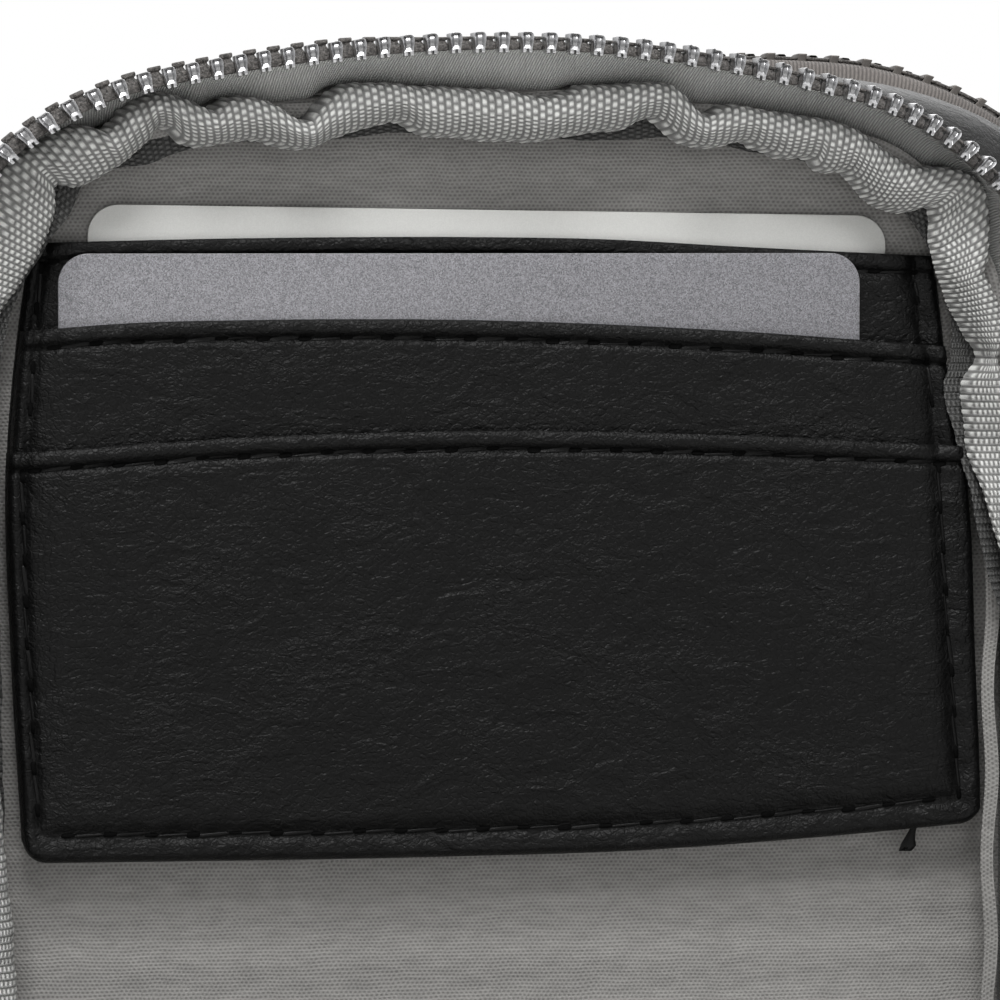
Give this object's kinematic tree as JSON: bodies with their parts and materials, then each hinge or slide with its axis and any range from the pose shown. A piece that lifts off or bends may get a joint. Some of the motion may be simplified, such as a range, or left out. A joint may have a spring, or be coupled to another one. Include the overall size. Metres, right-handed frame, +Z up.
{
  "type": "mini zip bag",
  "caption": "Small two-compartment zip bag standing up, front compartment opened flat to show a leather card pocket on a grey lining.",
  "frame": {"origin": "middle of the underside of the band round the middle panel, on the surface that the bag stands on", "axes": "+Z up, +Y from the opened front compartment towards the back panel, +X to the right seen from the front"},
  "size_m": [0.1316, 0.2371, 0.1815],
  "materials": {
    "black_leather": "fine grained, satin",
    "pocket_leather": "fine grained, matt",
    "grey_nylon": "plain woven lining with a slight sheen",
    "grey_ribbon": "ribbed ribbon",
    "grey_tape": "finely ribbed zip tape",
    "board": "foam board, hidden between the sheets",
    "nickel": "bright plated metal",
    "white_plastic": "satin card",
    "silver_plastic": "satin card with a metallic print"
  },
  "bodies": {
    "middle": {"middle_stiffener": "board", "main_lining": "grey_nylon", "rear_lining": "grey_nylon", "middle_band": "black_leather", "pocket_back_layer": "pocket_leather", "pocket_middle_layer": "pocket_leather", "pocket_front_layer": "pocket_leather", "main_zip_tape_inner": "grey_tape", "main_zip_teeth_inner": "nickel", "main_binding_inner": "grey_ribbon", "main_end_stop": "nickel", "main_top_stop_inner": "nickel", "main_gusset": "black_leather", "main_gusset_lining": "grey_nylon", "rear_zip_tape_inner": "grey_tape", "rear_zip_teeth_inner": "nickel", "rear_binding_inner": "grey_ribbon", "rear_end_stop": "nickel", "rear_top_stop_inner": "nickel", "rear_gusset": "black_leather", "rear_gusset_lining": "grey_nylon", "left_strap_tab": "black_leather", "right_strap_tab": "black_leather"},
    "front_flap": {"front_lining": "grey_nylon", "front_stiffener": "board", "front_panel": "black_leather", "front_piping": "black_leather", "main_zip_tape_outer": "grey_tape", "main_zip_teeth_outer": "nickel", "main_binding_outer": "grey_ribbon", "main_top_stop_outer": "nickel"},
    "back_flap": {"back_lining": "grey_nylon", "back_stiffener": "board", "back_panel": "black_leather", "back_piping": "black_leather", "rear_zip_tape_outer": "grey_tape", "rear_zip_teeth_outer": "nickel", "rear_binding_outer": "grey_ribbon", "rear_top_stop_outer": "nickel"},
    "main_slider": {"main_slider": "nickel"},
    "main_puller": {"main_puller": "nickel"},
    "rear_slider": {"rear_slider": "nickel"},
    "rear_puller": {"rear_puller": "nickel"},
    "left_ring": {"left_d_ring": "nickel"},
    "right_ring": {"right_d_ring": "nickel"},
    "white_card": {"white_card": "white_plastic"},
    "silver_card": {"silver_card": "silver_plastic"}
  },
  "joints": [
    {"name": "front_flap_hinge", "type": "hinge", "parent": "middle", "child": "front_flap", "pos_m": [0, -0.0278, 0.0013], "axis": [-1, 0, 0], "range_deg": [0, 90]},
    {"name": "back_flap_hinge", "type": "hinge", "parent": "middle", "child": "back_flap", "pos_m": [0, 0.0278, 0.0013], "axis": [-1, 0, 0], "range_deg": [0, 90]},
    {"name": "main_slider_run", "type": "slide", "parent": "middle", "child": "main_slider", "axis": [0, 0, 1], "range_m": [0, 0.11]},
    {"name": "main_puller_swing", "type": "hinge", "parent": "main_slider", "child": "main_puller", "pos_m": [-0.0633, -0.0133, 0.03], "axis": [0, 1, 0], "range_deg": [0, 175]},
    {"name": "rear_slider_run", "type": "slide", "parent": "middle", "child": "rear_slider", "axis": [0, 0, 1], "range_m": [0, 0.11]},
    {"name": "rear_puller_swing", "type": "hinge", "parent": "rear_slider", "child": "rear_puller", "pos_m": [0.0633, 0.0133, 0.03], "axis": [0, -1, 0], "range_deg": [0, 175]},
    {"name": "left_ring_swing", "type": "hinge", "parent": "middle", "child": "left_ring", "pos_m": [-0.0634, 0, 0.14004], "axis": [0, 1, 0], "range_deg": [-5, 150]},
    {"name": "right_ring_swing", "type": "hinge", "parent": "middle", "child": "right_ring", "pos_m": [0.0634, 0, 0.14004], "axis": [0, -1, 0], "range_deg": [-5, 150]},
    {"name": "white_card_lift", "type": "slide", "parent": "middle", "child": "white_card", "axis": [0, 0, 1], "range_m": [0, 0.007]},
    {"name": "silver_card_lift", "type": "slide", "parent": "middle", "child": "silver_card", "axis": [0, 0, 1], "range_m": [0, 0.01]}
  ]
}
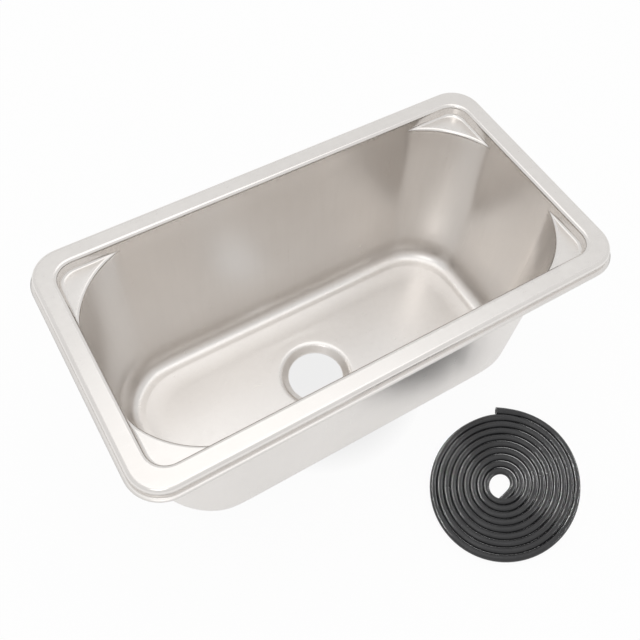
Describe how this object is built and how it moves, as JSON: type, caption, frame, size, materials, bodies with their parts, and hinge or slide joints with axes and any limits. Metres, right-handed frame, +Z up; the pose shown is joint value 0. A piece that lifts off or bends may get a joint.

········

§ Written task: Repeat every line of the records above exactly.

§ Output of the exercise:
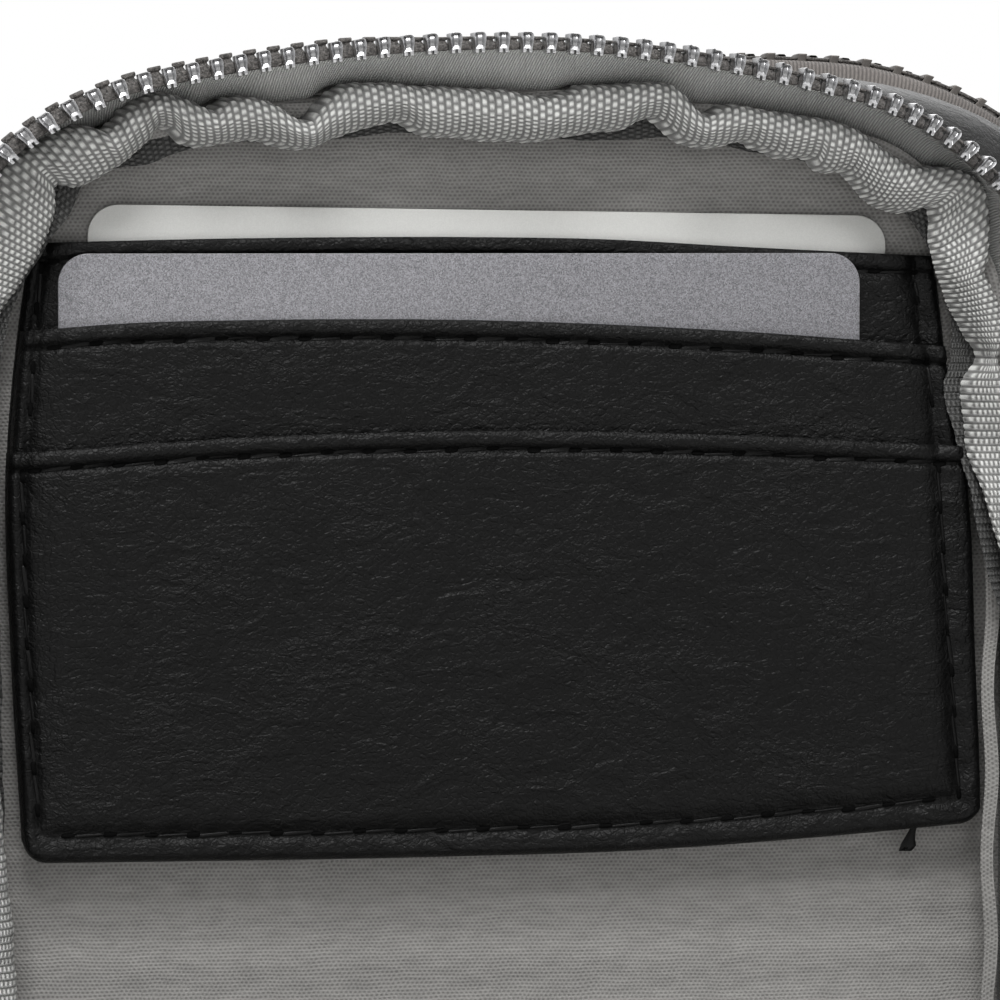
Give this object's kinematic tree as JSON: bodies with their parts and materials, then each hinge or slide with its axis and any range from the pose shown. A piece that lifts off or bends may get a joint. Some of the motion may be simplified, such as a range, or left out. A joint may have a spring, or be coupled to another one. Include the overall size. Metres, right-handed frame, +Z up.
{
  "type": "mini zip bag",
  "caption": "Small two-compartment zip bag standing up, front compartment opened flat to show a leather card pocket on a grey lining.",
  "frame": {"origin": "middle of the underside of the band round the middle panel, on the surface that the bag stands on", "axes": "+Z up, +Y from the opened front compartment towards the back panel, +X to the right seen from the front"},
  "size_m": [0.1316, 0.2371, 0.1815],
  "materials": {
    "black_leather": "fine grained, satin",
    "pocket_leather": "fine grained, matt",
    "grey_nylon": "plain woven lining with a slight sheen",
    "grey_ribbon": "ribbed ribbon",
    "grey_tape": "finely ribbed zip tape",
    "board": "foam board, hidden between the sheets",
    "nickel": "bright plated metal",
    "white_plastic": "satin card",
    "silver_plastic": "satin card with a metallic print"
  },
  "bodies": {
    "middle": {"middle_stiffener": "board", "main_lining": "grey_nylon", "rear_lining": "grey_nylon", "middle_band": "black_leather", "pocket_back_layer": "pocket_leather", "pocket_middle_layer": "pocket_leather", "pocket_front_layer": "pocket_leather", "main_zip_tape_inner": "grey_tape", "main_zip_teeth_inner": "nickel", "main_binding_inner": "grey_ribbon", "main_end_stop": "nickel", "main_top_stop_inner": "nickel", "main_gusset": "black_leather", "main_gusset_lining": "grey_nylon", "rear_zip_tape_inner": "grey_tape", "rear_zip_teeth_inner": "nickel", "rear_binding_inner": "grey_ribbon", "rear_end_stop": "nickel", "rear_top_stop_inner": "nickel", "rear_gusset": "black_leather", "rear_gusset_lining": "grey_nylon", "left_strap_tab": "black_leather", "right_strap_tab": "black_leather"},
    "front_flap": {"front_lining": "grey_nylon", "front_stiffener": "board", "front_panel": "black_leather", "front_piping": "black_leather", "main_zip_tape_outer": "grey_tape", "main_zip_teeth_outer": "nickel", "main_binding_outer": "grey_ribbon", "main_top_stop_outer": "nickel"},
    "back_flap": {"back_lining": "grey_nylon", "back_stiffener": "board", "back_panel": "black_leather", "back_piping": "black_leather", "rear_zip_tape_outer": "grey_tape", "rear_zip_teeth_outer": "nickel", "rear_binding_outer": "grey_ribbon", "rear_top_stop_outer": "nickel"},
    "main_slider": {"main_slider": "nickel"},
    "main_puller": {"main_puller": "nickel"},
    "rear_slider": {"rear_slider": "nickel"},
    "rear_puller": {"rear_puller": "nickel"},
    "left_ring": {"left_d_ring": "nickel"},
    "right_ring": {"right_d_ring": "nickel"},
    "white_card": {"white_card": "white_plastic"},
    "silver_card": {"silver_card": "silver_plastic"}
  },
  "joints": [
    {"name": "front_flap_hinge", "type": "hinge", "parent": "middle", "child": "front_flap", "pos_m": [0, -0.0278, 0.0013], "axis": [-1, 0, 0], "range_deg": [0, 90]},
    {"name": "back_flap_hinge", "type": "hinge", "parent": "middle", "child": "back_flap", "pos_m": [0, 0.0278, 0.0013], "axis": [-1, 0, 0], "range_deg": [0, 90]},
    {"name": "main_slider_run", "type": "slide", "parent": "middle", "child": "main_slider", "axis": [0, 0, 1], "range_m": [0, 0.11]},
    {"name": "main_puller_swing", "type": "hinge", "parent": "main_slider", "child": "main_puller", "pos_m": [-0.0633, -0.0133, 0.03], "axis": [0, 1, 0], "range_deg": [0, 175]},
    {"name": "rear_slider_run", "type": "slide", "parent": "middle", "child": "rear_slider", "axis": [0, 0, 1], "range_m": [0, 0.11]},
    {"name": "rear_puller_swing", "type": "hinge", "parent": "rear_slider", "child": "rear_puller", "pos_m": [0.0633, 0.0133, 0.03], "axis": [0, -1, 0], "range_deg": [0, 175]},
    {"name": "left_ring_swing", "type": "hinge", "parent": "middle", "child": "left_ring", "pos_m": [-0.0634, 0, 0.14004], "axis": [0, 1, 0], "range_deg": [-5, 150]},
    {"name": "right_ring_swing", "type": "hinge", "parent": "middle", "child": "right_ring", "pos_m": [0.0634, 0, 0.14004], "axis": [0, -1, 0], "range_deg": [-5, 150]},
    {"name": "white_card_lift", "type": "slide", "parent": "middle", "child": "white_card", "axis": [0, 0, 1], "range_m": [0, 0.007]},
    {"name": "silver_card_lift", "type": "slide", "parent": "middle", "child": "silver_card", "axis": [0, 0, 1], "range_m": [0, 0.01]}
  ]
}
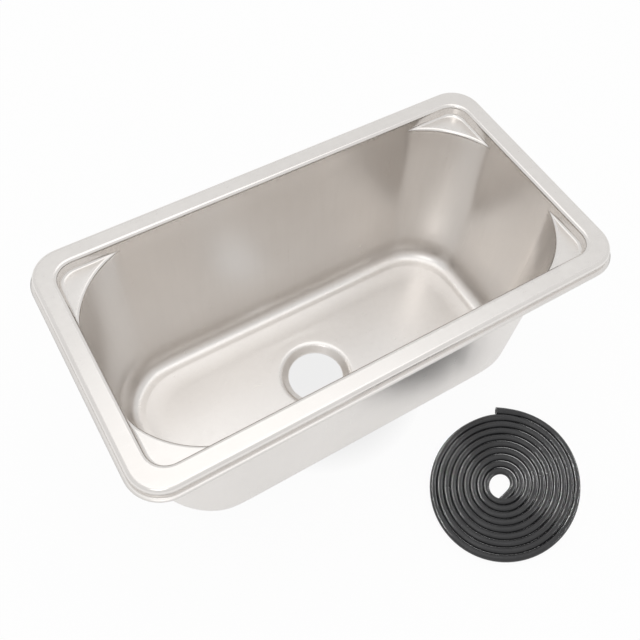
Describe how this object is built and how it moves, as JSON: type, caption, frame, size, materials, bodies with their parts, and hinge or slide joints with axes and any limits. Metres, right-handed frame, +Z up; the pose shown is joint value 0. A piece that lifts off or bends may get a joint.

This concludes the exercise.